How groups are structured varies greatly and is dependent on client request-as well as surveying recommendations to obtain the best feedback possible. Groups can range from completely structured/controlled to non-structured types; organized to receive responses to specific questions or more of an open-ended discussion. In a way, we start a focus group when we roundtable at work or conference call with other people to discuss a particular topic.
qSample often holds virtual focus groups in our customized chat rooms. The advantages of virtual versus traditional focus groups include:
Geographical – The location of respondents no longer matters so much, unless of course the client specifies that all respondents should be from a specific region or area. This allows marketers a larger group of respondents to pull from. In the area of attendance, virtual groups allow us to pull in feedback from professionals and executive who would commonly not have the time to participate.

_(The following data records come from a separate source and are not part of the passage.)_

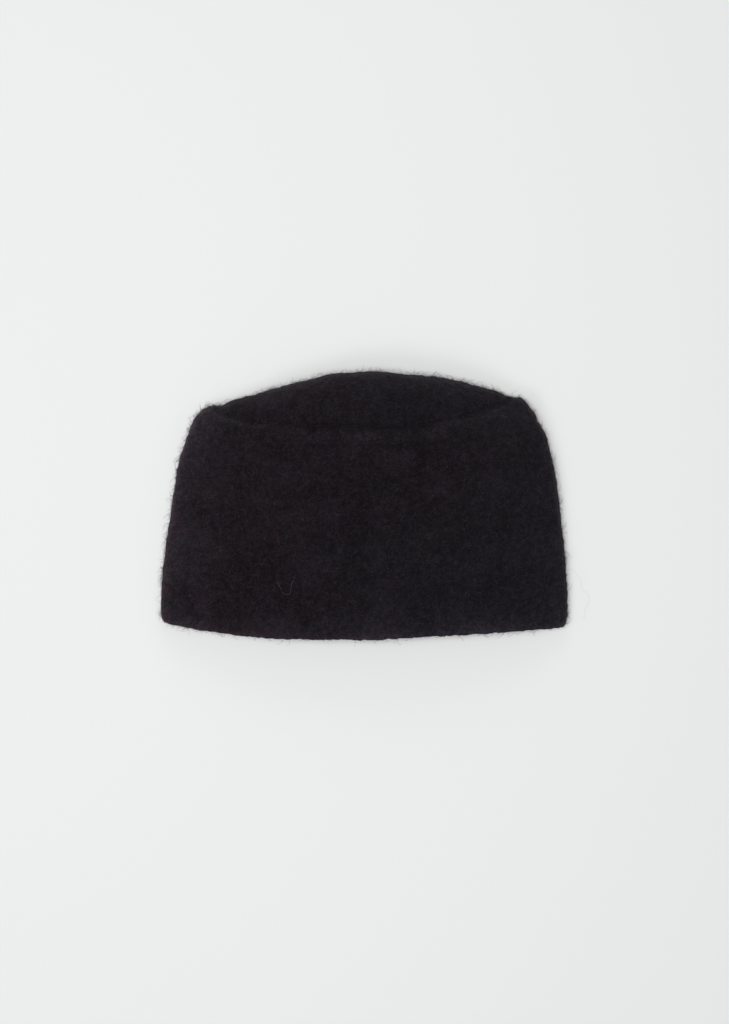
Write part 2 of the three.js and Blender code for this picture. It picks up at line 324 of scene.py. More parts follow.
def quad_shell(node_name, partner):
    """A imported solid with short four-sided faces and a crease on its seam edges."""
    shell = bmesh.new()
    shell.from_mesh(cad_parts[node_name].data)
    bmesh.ops.remove_doubles(shell, verts=shell.verts, dist=MERGE_DISTANCE)
    bmesh.ops.join_triangles(
        shell, faces=shell.faces, cmp_seam=False, cmp_sharp=False, cmp_uvs=False, cmp_vcols=False,
        cmp_materials=False, angle_face_threshold=FLAT_ENOUGH, angle_shape_threshold=FLAT_ENOUGH)
    long_edges = []
    for edge in shell.edges:
        at_hem = all(vertex.co.y < HEM_FACES_BELOW for vertex in edge.verts)
        if edge.calc_length() > (LONGEST_HEM_FACE if at_hem else LONGEST_FACE):
            long_edges.append(edge)
    bmesh.ops.subdivide_edges(shell, edges=long_edges, cuts=1, use_grid_fill=True)
    crease = shell.edges.layers.float.new("crease_edge")
    creased = seam_edges(shell, partner)
    for edge in creased:
        edge[crease] = SEAM_CREASE
    print(node_name, "faces", len(shell.faces), "creased edges", len(creased))
    return shell


view = bpy.context.evaluated_depsgraph_get()
surfaces = {name: BVHTree.FromObject(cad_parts[name], view) for name in SEWN_TO}
shells = {name: quad_shell(name, surfaces[partner]) for name, partner in SEWN_TO.items()}

# %% [markdown]
# Two guides tell the surface where it is: the line where the band's outer face ends at the cross seam, and
# the hat's outline seen from above. They could be drawn by hand, but measured from the solids they always
# fit. They are nothing but edges, and they are removed once the felt is made.

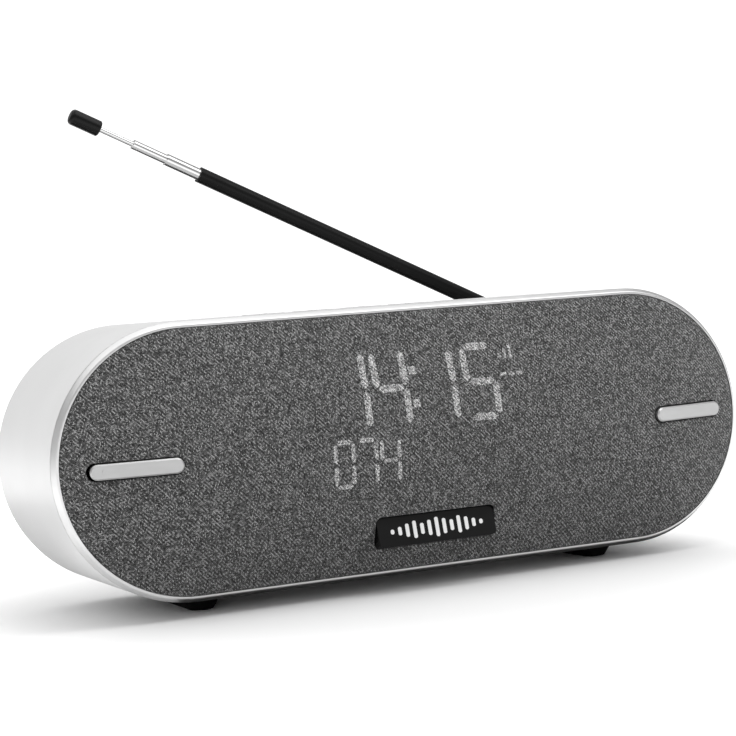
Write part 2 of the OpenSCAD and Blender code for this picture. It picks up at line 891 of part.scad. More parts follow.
module antenna_swivel() {
    base_y = y_back + 0.2;
    color("silver")
        difference() {
            union() {
                rod_y(aerial_x, aerial_z, y_cover - 7.5, base_y + eps, swivel_post_r);
                rod_y(aerial_x, aerial_z, base_y, base_y + 1.6, 5.2);
                at_aerial()
                    for (side = [-1, 1])
                        translate([0, 0, side * (tongue_t / 2 + 0.1 + cheek_t / 2)])
                            union() {
                                cylinder(h = cheek_t, r = 4, center = true);
                                translate([-4, base_y - y_aerial, -cheek_t / 2])
                                    cube([8, -(base_y - y_aerial), cheek_t]);
                            }
            }
            at_aerial()
                translate([0, 0, -10])
                    cylinder(h = 20, r = 1.05);
            rod_y(aerial_x, aerial_z, y_cover - 6.3, y_cover - 5.1, 4);
        }
    color("silver")
        rod_y(aerial_x, aerial_z, y_cover - 6.4, y_cover - 5, 1.7);
}

module antenna_clip() {
    color("silver")
        difference() {
            rod_y(aerial_x, aerial_z, y_cover - 6.2, y_cover - 5.2, 4.4);
            rod_y(aerial_x, aerial_z, y_cover - 7, y_cover - 4, 1.75);
        }
}

module antenna_pin() {
    color("silver")
        at_aerial()
            union() {
                cylinder(h = tongue_t + 2 * cheek_t + 0.4, r = 1, center = true);
                for (side = [-1, 1])
                    translate([0, 0, side * (tongue_t / 2 + cheek_t + 0.1 + 0.35)])
                        cylinder(h = 0.5, r = 1.7, center = true);
            }
}

module antenna_tube() {
    color("black")
        at_aerial()
            difference() {
                union() {
                    cylinder(h = tongue_t, r = knuckle_r, center = true);
                    translate([0, -tube_r * 0.8, -tongue_t / 2])
                        cube([7, tube_r * 1.6, tongue_t]);
                    tube_x(6, tube_len, tube_r);
                }
                cylinder(h = 10, r = 1.05, center = true);
                tube_x(14, tube_len + cut, tube_bore_r);
            }
}

module antenna_stage_1() {
    color("silver")
        at_aerial()
            tube_x(stage_start, stage_start + stage_len, stage_r[0], stage_bore_r[0]);
}

module antenna_stage_2() {
    start = stage_start + stage_out;
    color("silver")
        at_aerial()
            tube_x(start, start + stage_len, stage_r[1], stage_bore_r[1]);
}

module antenna_stage_3() {
    start = stage_start + 2 * stage_out;
    color("silver")
        at_aerial()
            tube_x(start, start + stage_len + 8, stage_r[2]);
}

module antenna_tip() {
    start = stage_start + 2 * stage_out + stage_len;
    round_r = 1.6;
    arc = [for (a = [0:15:90]) [tube_r - round_r + round_r * cos(a), tip_len - round_r + round_r * sin(a)]];
    color("black")
        at_aerial()
            translate([start, 0, 0])
                rotate([0, 90, 0])
                    rotate_extrude()
                        polygon(concat(
                            [[stage_r[2] + 0.02, 0], [tube_r - 0.4, 0], [tube_r, 0.4]], arc,
                            [[0, tip_len], [0, 8.05], [stage_r[2] + 0.02, 8.05]]
                        ));
}

// ---------- build ----------

case_sleeve();
front_bezel();
grille_frame();
grille_cloth();
trim_bar_left();
trim_bar_right();
badge_plate();
badge_emblem();
front_baffle();
display_diffuser();
display_board();
display_leds();
rear_cover();
main_board();
tuner_can();
heat_sink();
capacitors();
power_socket();
aux_socket();
headphone_socket();
control_board();
tact_switches();
button_power();
button_source();
button_volume_down();
button_volume_up();
button_preset();
rubber_feet();
case_screws();
board_screws();
speaker_screws();
ribbon_cable();
speaker_wires();
antenna_bush();
antenna_swivel();
antenna_clip();
antenna_pin();
antenna_tube();
antenna_stage_1();
antenna_stage_2();
antenna_stage_3();
antenna_tip();
speaker_left_basket();
speaker_left_surround();
speaker_left_cone();
speaker_left_dust_cap();
speaker_left_voice_coil();
speaker_left_spider();
speaker_left_top_plate();
speaker_left_magnet();
speaker_left_yoke();
speaker_right_basket();
speaker_right_surround();
speaker_right_cone();
speaker_right_dust_cap();
speaker_right_voice_coil();
speaker_right_spider();
speaker_right_top_plate();
speaker_right_magnet();
speaker_right_yoke();
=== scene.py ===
"""Tabletop radio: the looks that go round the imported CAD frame. Metres, +Z up, front towards -Y."""

import json
import math

import bpy
from mathutils import Matrix, Vector
from mathutils.geometry import delaunay_2d_cdt


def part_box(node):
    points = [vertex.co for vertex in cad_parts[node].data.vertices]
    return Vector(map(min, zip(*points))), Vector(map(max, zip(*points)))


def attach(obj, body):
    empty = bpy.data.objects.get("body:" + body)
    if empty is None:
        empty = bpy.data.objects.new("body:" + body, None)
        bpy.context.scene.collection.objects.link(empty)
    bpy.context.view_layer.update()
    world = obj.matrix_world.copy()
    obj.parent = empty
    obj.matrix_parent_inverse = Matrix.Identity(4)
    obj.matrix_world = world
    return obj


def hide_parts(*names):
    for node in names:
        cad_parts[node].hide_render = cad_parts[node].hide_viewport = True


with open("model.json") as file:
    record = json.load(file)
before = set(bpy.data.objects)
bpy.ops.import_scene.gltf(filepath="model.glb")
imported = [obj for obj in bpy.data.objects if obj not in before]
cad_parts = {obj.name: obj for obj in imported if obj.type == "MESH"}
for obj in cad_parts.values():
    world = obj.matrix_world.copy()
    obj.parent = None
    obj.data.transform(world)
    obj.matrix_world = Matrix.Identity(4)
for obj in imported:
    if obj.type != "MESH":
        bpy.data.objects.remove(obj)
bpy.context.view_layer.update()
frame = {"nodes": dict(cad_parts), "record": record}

MM = 0.001
scene = bpy.context.scene
nodes = frame["nodes"]

# ---------- sizes read from the frame ----------

case_low, case_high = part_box("case_sleeve")
bezel_low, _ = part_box("front_bezel")
cloth_low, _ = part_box("grille_cloth")
mid_z = (case_low.z + case_high.z) / 2
case_r = (case_high.z - case_low.z) / 2
half_span = case_high.x - case_r
lip_y = bezel_low.y
crown_h = lip_y - cloth_low.y
bezel_w = 2.3 * MM
cloth_r = case_r - bezel_w


# ---------- camera ----------


def make_camera():
    """The camera of a three-quarter view from the left, level with the middle of the radio."""
    look_right = math.radians(24.204)
    look_down = math.radians(2.043)
    roll = math.radians(-4.110)
    forward = Vector((
        math.sin(look_right) * math.cos(look_down),
        math.cos(look_right) * math.cos(look_down),
        -math.sin(look_down),
    ))
    level_right = Vector((math.cos(look_right), -math.sin(look_right), 0))
    level_up = level_right.cross(forward)
    right = level_right * math.cos(roll) + level_up * math.sin(roll)
    up = level_up * math.cos(roll) - level_right * math.sin(roll)
    data = bpy.data.cameras.new("camera")
    data.sensor_width = 36
    data.lens = 97.92
    data.clip_start = 0.01
    camera = bpy.data.objects.new("camera", data)
    turn = Matrix((right, up, -forward)).transposed()
    camera.matrix_world = Matrix.Translation((-0.3280, -0.7244, 0.1120)) @ turn.to_4x4()
    scene.collection.objects.link(camera)
    scene.camera = camera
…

Financial– The client can save money by using online options to hold focus groups. There are no longer costs for hotels, space to hold groups, production teams, recording equipment and more. The participant fee is commonly lower as well and all that’s necessary is access to a computer, which most of the population has.
Flexibility– Virtual survey and discussions can be much more flexible in both timing and format versus a traditional group. This is because the method can be applied to elicit information from any topic, from diverse groups of people and in diverse settings (Stewart, D.W., “Focus groups:Theory and practice, 2nd edition”). In addition, holding a group virtually may prevent biases amongst the participants and therefore skewed feedback.
Virtual focus groups also help with streamlining both projects and data. David Warwick, the President of iverificationservices.com says, “As we have completed projects with qSample, they have consistently helped us improve the projects and streamline the processes involved. Their advice and recommendations have improved the overall quality of the project objectives.”